Wind patterns are the main force behind ocean currents, explained for LMHS NJROTC students

Wind patterns are the main driver of surface ocean currents. Friction from winds moves water, shaped by Earth’s rotation, landmasses, and sun-driven heating. The moon’s gravity affects tides, and temperature differences alter density. Together, these forces sculpt global ocean circulation.

What actually keeps the oceans on the move? Let me ask you a quick question you’ve probably felt without thinking about it: what sets those surface currents in motion when you glimpse the horizon on a windy day? The answer is wind patterns. Yes, wind—the thing you feel on your face when you stand near the shore—pushing on the water’s surface, is the main driver behind most of the ocean’s steady, organized movement.

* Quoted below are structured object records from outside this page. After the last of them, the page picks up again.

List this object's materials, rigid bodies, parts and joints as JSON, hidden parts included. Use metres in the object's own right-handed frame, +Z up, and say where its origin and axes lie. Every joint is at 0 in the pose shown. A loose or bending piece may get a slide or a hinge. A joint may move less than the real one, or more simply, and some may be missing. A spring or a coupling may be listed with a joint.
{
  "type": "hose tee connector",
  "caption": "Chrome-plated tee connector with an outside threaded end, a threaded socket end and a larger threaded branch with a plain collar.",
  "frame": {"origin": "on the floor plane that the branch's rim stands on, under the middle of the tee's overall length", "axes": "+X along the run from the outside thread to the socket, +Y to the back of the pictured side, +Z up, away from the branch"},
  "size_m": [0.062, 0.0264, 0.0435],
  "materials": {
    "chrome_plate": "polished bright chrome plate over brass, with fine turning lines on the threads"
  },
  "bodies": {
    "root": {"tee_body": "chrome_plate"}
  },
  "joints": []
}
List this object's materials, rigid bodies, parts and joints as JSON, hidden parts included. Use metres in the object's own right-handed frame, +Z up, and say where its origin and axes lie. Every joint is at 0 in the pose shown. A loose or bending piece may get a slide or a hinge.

Winds do the heavy lifting

Think of the ocean as a giant quiet surface waiting for a nudge. When winds blow across the water, they create friction where air meets sea. That friction drags the top layer of water along, turning a lazy sheet into a dynamic flow. It’s not magic; it’s physics in action: the air transfers momentum to the water, and the water starts to move in the direction the wind blows.

But here’s the interesting twist: the water doesn’t move in a straight line forever. The planet’s rotation changes the story. When the water tries to slide straight ahead, the Earth’s rotation makes it curve. This effect is known as the Coriolis effect, and it’s a big part of why currents don’t just march in a straight path from wind to wind. In the Northern Hemisphere, currents bend to the right; in the Southern Hemisphere, they bend to the left. It’s a subtle turn, but over thousands of miles it creates large, looping patterns.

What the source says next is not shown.